Fight Club 'One of The Greatest Films of All Time'

I can remember being completely blown away by 'Fight Club' the first time I saw it. It's not the film it's billed as - if it was, it would boil down to little more than nigh-on two-and-a-half hours of Brad Pitt and Edward Norton beating the living snot out of each other. That's not to say it has nothing to do with fighting. Hell, I struggle to think of ANY movie that depicts underground bare-knuckle punch-ups quite as graphically as this one (and yes, that includes 'Every Which Way But Loose'). But it's also about much, much more than that.
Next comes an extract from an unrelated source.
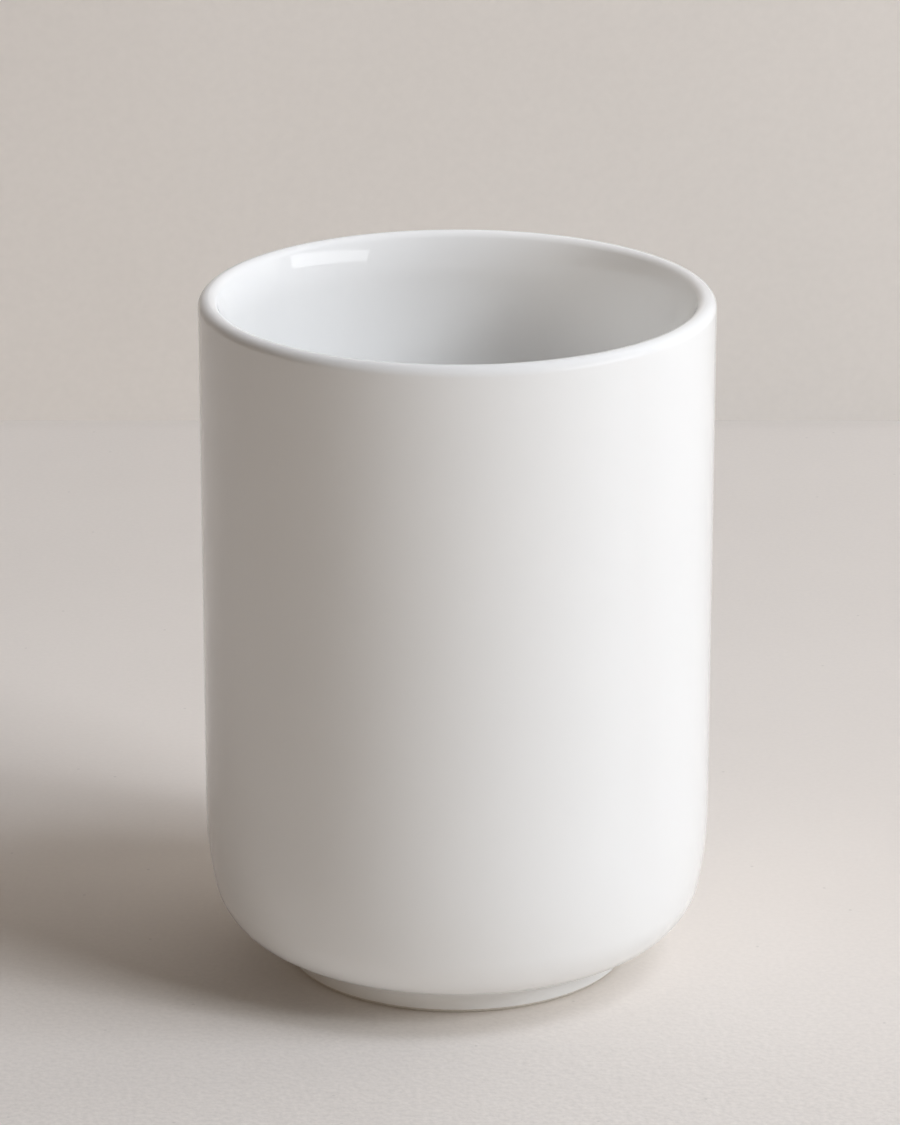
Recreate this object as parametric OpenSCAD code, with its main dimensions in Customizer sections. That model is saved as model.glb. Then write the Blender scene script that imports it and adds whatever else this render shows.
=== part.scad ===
// Handleless porcelain tumbler: a straight-sided body on a small foot ring,
// with a coat of white glaze inside, outside and in the well under the floor.
// It stands on z = 0 with its axis on +Z. Sizes are millimetres and degrees.

/* [Body] */
// Outside diameter of the straight side, glaze included
body_d = 75; // [70:1:90]
// Height from the table to the crown of the lip
cup_h = 102; // [85:1:130]
// Thickness of the straight wall, glaze included
wall_t = 3.9; // [3.4:0.1:4.5]
// Thickness of the floor, glaze included
floor_t = 4.5; // [3.5:0.5:7]
// Radius between the wall and the floor inside the cup
bowl_r = 9; // [5:0.5:12]

/* [Lip] */
// Radius of the lip's outer half
lip_outer_r = 1.5; // [1.2:0.1:1.7]
// Radius of the lip's inner half
lip_inner_r = 1.4; // [1:0.1:1.6]
// Radius of the long curve that flares from the inner wall up to the lip
flare_r = 16; // [12:1:28]

/* [Base corner] */
// Radius of the long curve that draws the side in towards the corner
easing_r = 57; // [45:1:65]
// Angle that the long curve turns through
easing_turn = 11.3; // [8:0.1:13]
// Radius of the tight corner below it
corner_r = 10; // [7:0.5:12]
// Slope of the underside between the corner and the foot
underside_slope = 13.5; // [10:0.5:18]

/* [Foot] */
// Height of the foot ring, from the table to the flat under the floor
foot_h = 4; // [3:0.5:7]
// Distance that the foot stands in from the straight side
foot_setback = 12; // [11:0.5:16]
// Width of the foot ring, glaze included
foot_w = 4; // [3:0.5:6]
// Rounding of the two bare edges that the cup stands on
foot_edge_r = 0.5; // [0.3:0.1:0.8]

/* [Glaze] */
// Thickness of every coat of glaze
glaze_t = 0.25; // [0.15:0.05:0.4]
// Radius of the glaze that pools in the corners beside the foot
pool_r = 0.6; // [0.4:0.1:0.9]
// Height of bare clay wiped clean above the foot's rounded edge
wiped_h = 0.15; // [0.1:0.05:0.5]

/* [Hidden] */
$fn = 120;
// Furthest that the points of a curve may cut inside it
chord_gap = 0.005;

// Radii of the glazed surfaces
side_r = body_d / 2;
inner_r = side_r - wall_t;
foot_outer_r = side_r - foot_setback;
well_r = foot_outer_r - foot_w;
crown_r = side_r - lip_outer_r;

// Radii of the clay on both sides of the foot ring
clay_foot_r = foot_outer_r - glaze_t;
clay_well_r = well_r + glaze_t;

// Levels: the flat under the floor, the glazed floor and the glaze's lower edge
well_z = foot_h - glaze_t;
floor_z = well_z + floor_t;
wiped_z = foot_edge_r + wiped_h;

// Lip: both halves share the crown, and the flare is tangent to the inner half
lip_outer_c = [crown_r, cup_h - lip_outer_r];
lip_inner_c = [crown_r, cup_h - lip_inner_r];
flare_turn = acos((flare_r - (wall_t - lip_outer_r)) / (flare_r - lip_inner_r));
flare_c = lip_inner_c + (flare_r - lip_inner_r) * [cos(flare_turn), -sin(flare_turn)];

// Base corner: the side, the long curve, the corner and the sloping underside
// are tangent in turn, and the underside starts at the foot ring's top edge
corner_end = underside_slope - 90;
corner_in = side_r - easing_r + (easing_r - corner_r) * cos(easing_turn);
clay_corner_r = corner_r - glaze_t;
underside_run = corner_in + clay_corner_r * cos(corner_end) - clay_foot_r;
underside_rise = underside_run * tan(underside_slope);
corner_c = [corner_in, foot_h + underside_rise - clay_corner_r * sin(corner_end)];
easing_c = corner_c + (easing_r - corner_r) * [-cos(easing_turn), sin(easing_turn)];

// Bowl: the rounding between the inner wall and the floor
bowl_c = [inner_r - bowl_r, floor_z + bowl_r];

// Pool: the glaze's hollow corner between the underside and the foot's side
slope_out = [cos(corner_end), sin(corner_end)];
slope_foot = [clay_foot_r, foot_h] + glaze_t * slope_out;
pool_in = foot_outer_r + pool_r - slope_foot[0];
pool_c = [foot_outer_r + pool_r, slope_foot[1] + (pool_in * slope_out[0] - pool_r) / -slope_out[1]];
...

Norton - whose character's name is kept from us for reasons that don't become apparent until the climax - plays a seemingly average everyday schmo whose materialistic love of all things Ikea can't cover-up for the fact that a gaping chasm exists in his life. Slightly weirdly, his only pleasure comes from regular visits to various touchy-feely support groups (where he meets, among others, a bitch-titted Meat Loaf). But it's only when he meets the rugged and confident Tyler Durden (Pitt) that his life suddenly begins to take on a sense of purpose.
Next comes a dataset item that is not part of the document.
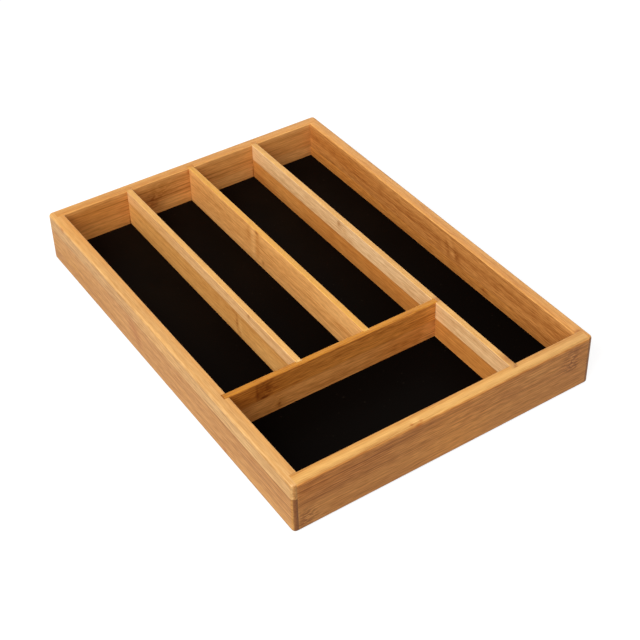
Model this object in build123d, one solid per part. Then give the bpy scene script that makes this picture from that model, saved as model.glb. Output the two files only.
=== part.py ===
from build123d import *
import os

# A cutlery tray: four bamboo walls round a black base panel, with three lanes, one lane that
# runs the whole depth on the right, and a wide compartment at the front left.
# Millimetres, +Z up. The underside of the walls is at z = 0 and the plan is centred on the
# origin. +X is to the right and +Y runs along the lanes to the back wall.

# Overall size
TRAY_WIDTH = 260.0
TRAY_DEPTH = 370.0
TRAY_HEIGHT = 45.0

# Boards, each edge-glued from a top strip and a bottom strip
WALL_THICKNESS = 10.0
DIVIDER_THICKNESS = 5.0

# Depth of each board's top strip, from the rim down to its glue line
LEFT_WALL_TOP_STRIP = 13.5
RIGHT_WALL_TOP_STRIP = 23.5
FRONT_WALL_TOP_STRIP = 24.5
BACK_WALL_TOP_STRIP = 22.0
LEFT_DIVIDER_TOP_STRIP = 10.5
MIDDLE_DIVIDER_TOP_STRIP = 15.0
LONG_DIVIDER_TOP_STRIP = 15.0
CROSS_DIVIDER_TOP_STRIP = 16.5

# Clear widths of the three short lanes, from the left wall on; the long lane takes the rest
LEFT_LANE_WIDTH = 57.5
MIDDLE_LANE_WIDTH = 54.0
THIRD_LANE_WIDTH = 58.0
FRONT_COMPARTMENT_DEPTH = 86.0

# Base panel, let into a groove that runs round the inside of the walls
PANEL_THICKNESS = 4.0
PANEL_RECESS = 8.0
GROOVE_DEPTH = 4.5
PANEL_EDGE_PLAY = 0.3
PANEL_FACE_PLAY = 0.1

# Corner joint: the side walls are rabbeted and keep a lip over the ends of the cross walls
CORNER_LIP = 4.0

# Housings that the ends of the dividers are let into
WALL_HOUSING_DEPTH = 4.0
DIVIDER_HOUSING_DEPTH = 2.0
HOUSING_SIDE_PLAY = 0.1
HOUSING_END_PLAY = 0.2

# Edges: rounded outer upright corners, rounded outer rims above and below, sanded inner edges
CORNER_ROUND = 3.2
RIM_ROUND = 2.5
EDGE_BREAK = 0.5

# How far a cutting shape runs past the wood that it cuts
CUT_OVERRUN = 6.0

# Faces of the walls and of the panel
HALF_WIDTH = TRAY_WIDTH / 2
HALF_DEPTH = TRAY_DEPTH / 2
INNER_RIGHT = HALF_WIDTH - WALL_THICKNESS
INNER_LEFT = -INNER_RIGHT
INNER_BACK = HALF_DEPTH - WALL_THICKNESS
INNER_FRONT = -INNER_BACK
PANEL_TOP = PANEL_RECESS + PANEL_THICKNESS

# Faces of the dividers, each pair from its lower to its higher coordinate
LEFT_DIVIDER_X = (INNER_LEFT + LEFT_LANE_WIDTH, INNER_LEFT + LEFT_LANE_WIDTH + DIVIDER_THICKNESS)
MIDDLE_DIVIDER_X = (
    LEFT_DIVIDER_X[1] + MIDDLE_LANE_WIDTH,
    LEFT_DIVIDER_X[1] + MIDDLE_LANE_WIDTH + DIVIDER_THICKNESS,
)
LONG_DIVIDER_X = (
    MIDDLE_DIVIDER_X[1] + THIRD_LANE_WIDTH,
    MIDDLE_DIVIDER_X[1] + THIRD_LANE_WIDTH + DIVIDER_THICKNESS,
)
CROSS_DIVIDER_Y = (
    INNER_FRONT + FRONT_COMPARTMENT_DEPTH,
    INNER_FRONT + FRONT_COMPARTMENT_DEPTH + DIVIDER_THICKNESS,
)

# Clear plan of each compartment: its limits along X, then along Y
COMPARTMENTS = {
    "left_lane": ((INNER_LEFT, LEFT_DIVIDER_X[0]), (CROSS_DIVIDER_Y[1], INNER_BACK)),
    "middle_lane": ((LEFT_DIVIDER_X[1], MIDDLE_DIVIDER_X[0]), (CROSS_DIVIDER_Y[1], INNER_BACK)),
    "third_lane": ((MIDDLE_DIVIDER_X[1], LONG_DIVIDER_X[0]), (CROSS_DIVIDER_Y[1], INNER_BACK)),
    "long_lane": ((LONG_DIVIDER_X[1], INNER_RIGHT), (INNER_FRONT, INNER_BACK)),
    "front_compartment": ((INNER_LEFT, LONG_DIVIDER_X[0]), (INNER_FRONT, CROSS_DIVIDER_Y[0])),
}


def block(x, y, z):
    """A block between its lower and higher limits along each axis."""
    middle = Pos((x[0] + x[1]) / 2, (y[0] + y[1]) / 2, (z[0] + z[1]) / 2)
    return middle * Box(x[1] - x[0], y[1] - y[0], z[1] - z[0])


def grown(limits, by):
    """Limits moved apart by the same length at both ends."""
    return (limits[0] - by, limits[1] + by)


def outer_form():
    """The tray's outside: rounded upright corners, and rims rounded above and below."""
    form = extrude(RectangleRounded(TRAY_WIDTH, TRAY_DEPTH, CORNER_ROUND), TRAY_HEIGHT)
    levels = form.edges().group_by(Axis.Z)
    return fillet(levels[0] + levels[-1], RIM_ROUND)


def flare(x, y, edge_z, up):
    """A pyramid frustum whose slopes break the edges of an opening by EDGE_BREAK.

    The opening has the limits x and y at the height edge_z, and up is 1 where it opens upward
    and -1 where it opens downward.
    """
    levels = []
    for grow in (-EDGE_BREAK, EDGE_BREAK + EDGE_BREAK):
        wide, deep = grown(x, grow), grown(y, grow)
        outline = Rectangle(wide[1] - wide[0], deep[1] - deep[0])
        height = edge_z + up * (grow - EDGE_BREAK)
        levels.append(Pos((wide[0] + wide[1]) / 2, (deep[0] + deep[1]) / 2, height) * outline)
    return loft(levels)


def edge_breaks():
    """The mouths of the five compartments, and the recess under the base panel."""
    cuts = [flare(x, y, TRAY_HEIGHT, 1) for x, y in COMPARTMENTS.values()]
    cuts.append(flare((INNER_LEFT, INNER_RIGHT), (INNER_FRONT, INNER_BACK), 0, -1))
    return cuts


def wall_housing(x, y):
    """A housing in a wall for the end of a divider with the plan limits x and y."""
    return block(x, y, (PANEL_TOP, TRAY_HEIGHT + CUT_OVERRUN))


def side_wall(side):
    """A wall along Y, on the left for side -1 or the right for side 1.

    Both ends are rabbeted for the front and back wall and keep the corner lip outside. The
    panel groove runs from end to end and stays inside the rabbets.
    """
    faces = sorted((side * HALF_WIDTH, side * INNER_RIGHT))
    wall = block(faces, (-HALF_DEPTH, HALF_DEPTH), (0, TRAY_HEIGHT))
    groove = sorted((side * INNER_RIGHT, side * (INNER_RIGHT + GROOVE_DEPTH)))
    wall -= block(groove, (-HALF_DEPTH, HALF_DEPTH), (PANEL_RECESS, PANEL_TOP + PANEL_FACE_PLAY))
    rabbet = sorted((side * (INNER_RIGHT - CUT_OVERRUN), side * (HALF_WIDTH - CORNER_LIP)))
    height = grown((0, TRAY_HEIGHT), CUT_OVERRUN)
    wall -= block(rabbet, (INNER_BACK, HALF_DEPTH + CUT_OVERRUN), height)
    wall -= block(rabbet, (-HALF_DEPTH - CUT_OVERRUN, INNER_FRONT), height)
    return wall


def left_wall():
    """The left wall, with the housing for the cross divider."""
    housing = wall_housing(
        (INNER_LEFT - WALL_HOUSING_DEPTH, INNER_LEFT + CUT_OVERRUN),
        grown(CROSS_DIVIDER_Y, HOUSING_SIDE_PLAY),
    )
    return side_wall(-1) - housing


def right_wall():
    """The right wall, which no divider meets."""
    return side_wall(1)


def cross_wall(side, dividers):
    """A wall along X, at the front for side -1 or the back for side 1.

    It fits between the lips of the side walls, and has a housing for each of the dividers,
    given as their limits along X.
    """
    length = (-HALF_WIDTH + CORNER_LIP, HALF_WIDTH - CORNER_LIP)
    wall = block(length, sorted((side * HALF_DEPTH, side * INNER_BACK)), (0, TRAY_HEIGHT))
    groove = sorted((side * INNER_BACK, side * (INNER_BACK + GROOVE_DEPTH)))
    wall -= block(length, groove, (PANEL_RECESS, PANEL_TOP + PANEL_FACE_PLAY))
    depth = sorted((side * (INNER_BACK - CUT_OVERRUN), side * (INNER_BACK + WALL_HOUSING_DEPTH)))
    for x in dividers:
        wall -= wall_housing(grown(x, HOUSING_SIDE_PLAY), depth)
    return wall


def front_wall():
    """The front wall, which holds one end of the long divider."""
    return cross_wall(-1, [LONG_DIVIDER_X])


def back_wall():
    """The back wall, which holds one end of all three dividers along Y."""
    return cross_wall(1, [LEFT_DIVIDER_X, MIDDLE_DIVIDER_X, LONG_DIVIDER_X])


def divider(x, y):
    """A divider that stands on the base panel and ends flush with the rim."""
    return block(x, y, (PANEL_TOP, TRAY_HEIGHT))


def short_divider(x):
    """A divider along Y from the cross divider to the back wall."""
    front = CROSS_DIVIDER_Y[1] - DIVIDER_HOUSING_DEPTH + HOUSING_END_PLAY
    return divider(x, (front, INNER_BACK + WALL_HOUSING_DEPTH - HOUSING_END_PLAY))


def left_divider():
    """The divider between the left and the middle lane."""
    return short_divider(LEFT_DIVIDER_X)


def middle_divider():
    """The divider between the middle and the third lane."""
    return short_divider(MIDDLE_DIVIDER_X)


def long_divider():
    """The divider from the front wall to the back wall, housed for the cross divider."""
    reach = WALL_HOUSING_DEPTH - HOUSING_END_PLAY
    board = divider(LONG_DIVIDER_X, grown((INNER_FRONT, INNER_BACK), reach))
    housing = (LONG_DIVIDER_X[0] - CUT_OVERRUN, LONG_DIVIDER_X[0] + DIVIDER_HOUSING_DEPTH)
    height = grown((PANEL_TOP, TRAY_HEIGHT), CUT_OVERRUN)
    return board - block(housing, grown(CROSS_DIVIDER_Y, HOUSING_SIDE_PLAY), height)


def cross_divider():
    """The divider along X from the left wall to the long divider, housed for the short ones."""
    left_end = INNER_LEFT - WALL_HOUSING_DEPTH + HOUSING_END_PLAY
    right_end = LONG_DIVIDER_X[0] + DIVIDER_HOUSING_DEPTH - HOUSING_END_PLAY
    board = divider((left_end, right_end), CROSS_DIVIDER_Y)
    housing = (CROSS_DIVIDER_Y[1] - DIVIDER_HOUSING_DEPTH, CROSS_DIVIDER_Y[1] + CUT_OVERRUN)
    height = grown((PANEL_TOP, TRAY_HEIGHT), CUT_OVERRUN)
    for x in (LEFT_DIVIDER_X, MIDDLE_DIVIDER_X):
        board -= block(grown(x, HOUSING_SIDE_PLAY), housing, height)
    return board


def base_panel():
    """The black panel, lying on the lower cheek of the groove with a little play all round."""
    reach = GROOVE_DEPTH - PANEL_EDGE_PLAY
    x = grown((INNER_LEFT, INNER_RIGHT), reach)
    y = grown((INNER_FRONT, INNER_BACK), reach)
    return block(x, y, (PANEL_RECESS, PANEL_TOP))


def strips(board, top_strip):
    """Parts a finished board along its glue line into its top and bottom strip."""
    glue_line = Plane.XY.offset(TRAY_HEIGHT - top_strip)
    return {
        "top_strip": split(board, bisect_by=glue_line, keep=Keep.TOP),
        "bottom_strip": split(board, bisect_by=glue_line, keep=Keep.BOTTOM),
    }


def tray():
    """Every piece of the tray under its node's name."""
    outside = outer_form()
    breaks = edge_breaks()
    boards = {
        "left_wall": (left_wall() & outside, LEFT_WALL_TOP_STRIP),
        "right_wall": (right_wall() & outside, RIGHT_WALL_TOP_STRIP),
        "front_wall": (front_wall() & outside, FRONT_WALL_TOP_STRIP),
        "back_wall": (back_wall() & outside, BACK_WALL_TOP_STRIP),
        "left_divider": (left_divider(), LEFT_DIVIDER_TOP_STRIP),
        "middle_divider": (middle_divider(), MIDDLE_DIVIDER_TOP_STRIP),
        "long_divider": (long_divider(), LONG_DIVIDER_TOP_STRIP),
        "cross_divider": (cross_divider(), CROSS_DIVIDER_TOP_STRIP),
    }
    pieces = {"base_panel": base_panel()}
    for name, (board, top_strip) in boards.items():
        for cut in breaks:
            board -= cut
        for strip, solid in strips(board, top_strip).items():
            pieces[f"{name}_{strip}"] = solid
    return pieces


os.makedirs("parts", exist_ok=True)
for node, piece in tray().items():
    export_step(piece, f"parts/{node}.step")
    print(node, round(piece.volume))
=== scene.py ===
"""Looks of a bamboo cutlery tray: four walls, four dividers and a black base panel.

Lengths are millimetres until a mesh, a lamp or the camera is written, which is in metres. The
tray stands on z = 0 with its plan centred on the origin. +X is to the right and +Y runs along
the lanes to the back wall.
"""

import logging
import math
from dataclasses import dataclass, field, fields
from enum import Enum
from typing import Callable, Mapping, Sequence, Union

import bmesh
import bpy
import numpy as np
from mathutils import Matrix, Vector


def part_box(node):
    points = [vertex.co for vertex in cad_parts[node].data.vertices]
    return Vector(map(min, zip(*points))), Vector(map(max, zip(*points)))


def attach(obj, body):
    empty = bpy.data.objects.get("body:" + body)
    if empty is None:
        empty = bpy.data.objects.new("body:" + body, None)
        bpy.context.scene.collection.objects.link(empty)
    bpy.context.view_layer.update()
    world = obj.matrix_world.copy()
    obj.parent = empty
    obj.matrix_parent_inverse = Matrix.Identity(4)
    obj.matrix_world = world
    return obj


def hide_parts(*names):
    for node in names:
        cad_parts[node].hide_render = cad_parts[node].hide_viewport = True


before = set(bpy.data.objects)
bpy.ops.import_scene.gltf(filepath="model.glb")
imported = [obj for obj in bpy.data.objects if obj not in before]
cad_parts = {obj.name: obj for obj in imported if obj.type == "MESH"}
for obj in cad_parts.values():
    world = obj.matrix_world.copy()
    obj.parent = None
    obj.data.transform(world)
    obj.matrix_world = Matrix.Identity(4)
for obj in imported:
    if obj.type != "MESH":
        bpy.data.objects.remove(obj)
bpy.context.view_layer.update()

log = logging.getLogger("cutlery_tray")

MM = 0.001
SIZE_DECIMALS = 3
STATION_DECIMALS = 6
EDGE_POINTS = 5

# Points nearer than this, in metres, are welded, and edges that turn by more stay sharp.
WELD = 2e-7
SHARP_ANGLE = math.radians(32.0)

Colour = tuple[float, float, float]
Place = tuple[float, float, float]
Limits = tuple[float, float]


class Grain(Enum):
    """The way that a board's fibres run: the value is the axis along them."""

    ALONG_X = 0
    ALONG_Y = 1

    @property
    def across(self) -> int:
        """The level axis square to the fibres."""
        return 1 - self.value


class Face(Enum):
    """A long upright face of a board."""

    FIRST = "first"
    SECOND = "second"


class Half(Enum):
    """One of the two strips that a board is glued from."""

    TOP = "top_strip"
    BOTTOM = "bottom_strip"


def node_box(node: str) -> np.ndarray:
    """The lowest and highest corner of a CAD node, as two rows of x, y and z in millimetres."""
    return np.round(np.array([tuple(corner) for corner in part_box(node)]) / MM, SIZE_DECIMALS)


def add_object(name: str, data: bpy.types.ID) -> bpy.types.Object:
    """Adds an object to the scene for a mesh, a lamp or a camera."""
    thing = bpy.data.objects.new(name, data)
    bpy.context.scene.collection.objects.link(thing)
    return thing


def grey(tone: float) -> tuple[float, ...]:
    """An opaque grey of one tone."""
    return (tone, tone, tone, 1.0)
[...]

Before long the pair are squatting in the same dilapidated mansion and, more importantly, have caused something of a stir among the local male population with their formation of the club of the title. Blokes come from miles around to join in the man-on-man batterings, and it starts to look like our two lead characters have built themselves something of an army.

Performance-wise, this represents the highlight of Pitt's career, and is the film that finally saw him arrive as a "proper" actor, rather than just a pretty boy fancied by all the girlies. Norton, of course, is always terrific, and has a couple of fantastic darkly-comical scenes in which it's himself he's beating up - which really doesn't look all that easy.